**Given instruction**.
Find and copy each line of the records where the string "that" shows up.

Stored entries
___
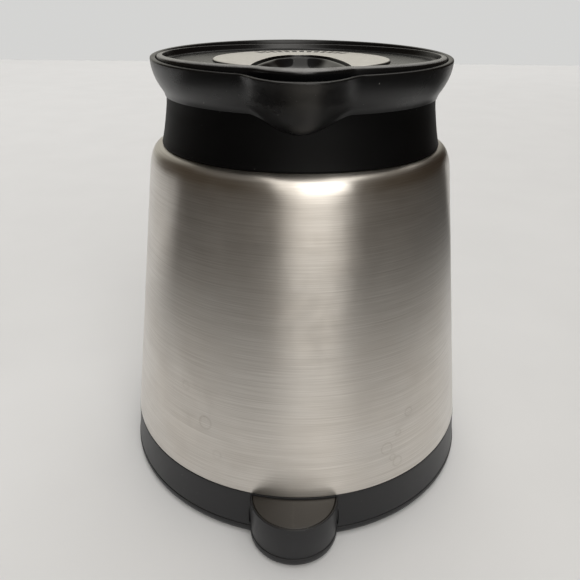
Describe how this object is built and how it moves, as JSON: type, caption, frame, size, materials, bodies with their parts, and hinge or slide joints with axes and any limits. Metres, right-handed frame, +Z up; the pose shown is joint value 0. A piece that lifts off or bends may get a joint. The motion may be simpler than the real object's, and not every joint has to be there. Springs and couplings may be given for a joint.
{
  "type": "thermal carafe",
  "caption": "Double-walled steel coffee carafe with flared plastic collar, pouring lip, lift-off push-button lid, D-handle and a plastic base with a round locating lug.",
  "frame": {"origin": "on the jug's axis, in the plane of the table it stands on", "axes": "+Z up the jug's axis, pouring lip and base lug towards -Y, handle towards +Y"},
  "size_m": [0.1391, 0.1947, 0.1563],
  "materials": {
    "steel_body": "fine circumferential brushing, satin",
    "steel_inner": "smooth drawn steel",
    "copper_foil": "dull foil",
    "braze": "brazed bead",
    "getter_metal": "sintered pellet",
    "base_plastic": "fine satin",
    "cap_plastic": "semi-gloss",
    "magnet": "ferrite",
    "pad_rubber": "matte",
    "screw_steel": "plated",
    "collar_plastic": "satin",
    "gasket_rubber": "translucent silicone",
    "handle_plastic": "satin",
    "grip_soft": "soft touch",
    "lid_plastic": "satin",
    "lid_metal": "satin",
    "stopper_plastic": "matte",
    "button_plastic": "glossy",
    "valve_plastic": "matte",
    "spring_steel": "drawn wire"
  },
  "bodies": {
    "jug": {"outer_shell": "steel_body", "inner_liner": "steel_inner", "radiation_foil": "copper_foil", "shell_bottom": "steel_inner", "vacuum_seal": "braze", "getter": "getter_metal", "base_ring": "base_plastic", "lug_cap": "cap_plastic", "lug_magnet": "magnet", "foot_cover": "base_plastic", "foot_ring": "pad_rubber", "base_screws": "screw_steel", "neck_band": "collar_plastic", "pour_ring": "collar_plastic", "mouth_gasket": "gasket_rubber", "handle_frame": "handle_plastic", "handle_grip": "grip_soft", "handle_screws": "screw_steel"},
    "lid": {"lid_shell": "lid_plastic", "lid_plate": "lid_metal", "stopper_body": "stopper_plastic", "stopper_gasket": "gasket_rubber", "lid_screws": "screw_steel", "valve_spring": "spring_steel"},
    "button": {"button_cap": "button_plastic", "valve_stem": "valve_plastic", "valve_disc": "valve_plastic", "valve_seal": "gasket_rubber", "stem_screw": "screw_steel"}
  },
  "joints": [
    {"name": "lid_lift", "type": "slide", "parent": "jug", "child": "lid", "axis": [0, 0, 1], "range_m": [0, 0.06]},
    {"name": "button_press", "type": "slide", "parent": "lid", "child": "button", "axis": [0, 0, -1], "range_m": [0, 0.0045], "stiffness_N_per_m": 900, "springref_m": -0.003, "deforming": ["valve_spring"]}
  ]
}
___
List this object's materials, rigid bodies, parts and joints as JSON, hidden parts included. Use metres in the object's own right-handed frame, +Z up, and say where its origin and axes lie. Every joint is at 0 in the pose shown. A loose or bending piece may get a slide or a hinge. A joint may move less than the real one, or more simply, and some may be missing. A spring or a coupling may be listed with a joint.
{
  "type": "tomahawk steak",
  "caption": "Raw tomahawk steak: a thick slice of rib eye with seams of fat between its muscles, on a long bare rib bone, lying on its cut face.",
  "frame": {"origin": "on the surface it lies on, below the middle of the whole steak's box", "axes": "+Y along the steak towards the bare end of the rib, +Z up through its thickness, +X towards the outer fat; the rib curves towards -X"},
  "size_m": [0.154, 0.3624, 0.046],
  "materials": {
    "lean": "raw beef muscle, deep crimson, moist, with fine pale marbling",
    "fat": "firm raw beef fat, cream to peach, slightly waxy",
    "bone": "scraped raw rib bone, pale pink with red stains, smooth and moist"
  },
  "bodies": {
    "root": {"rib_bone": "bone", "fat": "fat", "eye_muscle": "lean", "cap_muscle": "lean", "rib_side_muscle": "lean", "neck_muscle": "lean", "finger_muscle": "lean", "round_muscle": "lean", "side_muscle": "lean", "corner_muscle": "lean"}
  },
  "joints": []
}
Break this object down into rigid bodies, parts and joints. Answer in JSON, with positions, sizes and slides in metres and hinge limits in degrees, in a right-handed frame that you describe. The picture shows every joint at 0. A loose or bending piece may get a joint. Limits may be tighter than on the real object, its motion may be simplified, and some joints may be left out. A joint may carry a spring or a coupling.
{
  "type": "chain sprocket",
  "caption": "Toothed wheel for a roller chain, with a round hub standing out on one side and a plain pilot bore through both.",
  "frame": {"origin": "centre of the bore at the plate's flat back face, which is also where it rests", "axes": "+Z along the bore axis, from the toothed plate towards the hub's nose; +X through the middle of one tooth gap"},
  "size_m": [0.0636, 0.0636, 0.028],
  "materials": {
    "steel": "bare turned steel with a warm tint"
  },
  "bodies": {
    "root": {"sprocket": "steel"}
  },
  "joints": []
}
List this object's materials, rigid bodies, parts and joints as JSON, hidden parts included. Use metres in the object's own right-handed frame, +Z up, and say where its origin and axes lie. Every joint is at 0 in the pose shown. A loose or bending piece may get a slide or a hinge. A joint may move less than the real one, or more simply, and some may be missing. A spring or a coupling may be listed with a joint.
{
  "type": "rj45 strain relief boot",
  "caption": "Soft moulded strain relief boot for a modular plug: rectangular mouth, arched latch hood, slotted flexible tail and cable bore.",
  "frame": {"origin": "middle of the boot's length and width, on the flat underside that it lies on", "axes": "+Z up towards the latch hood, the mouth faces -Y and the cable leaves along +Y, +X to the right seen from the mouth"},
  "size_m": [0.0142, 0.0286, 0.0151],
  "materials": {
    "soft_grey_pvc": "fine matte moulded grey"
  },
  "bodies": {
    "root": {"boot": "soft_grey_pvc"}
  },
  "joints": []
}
___
**Task solution**.
Describe how this object is built and how it moves, as JSON: type, caption, frame, size, materials, bodies with their parts, and hinge or slide joints with axes and any limits. Metres, right-handed frame, +Z up; the pose shown is joint value 0. A piece that lifts off or bends may get a joint. The motion may be simpler than the real object's, and not every joint has to be there. Springs and couplings may be given for a joint.
Break this object down into rigid bodies, parts and joints. Answer in JSON, with positions, sizes and slides in metres and hinge limits in degrees, in a right-handed frame that you describe. The picture shows every joint at 0. A loose or bending piece may get a joint. Limits may be tighter than on the real object, its motion may be simplified, and some joints may be left out. A joint may carry a spring or a coupling.
  "frame": {"origin": "middle of the boot's length and width, on the flat underside that it lies on", "axes": "+Z up towards the latch hood, the mouth faces -Y and the cable leaves along +Y, +X to the right seen from the mouth"},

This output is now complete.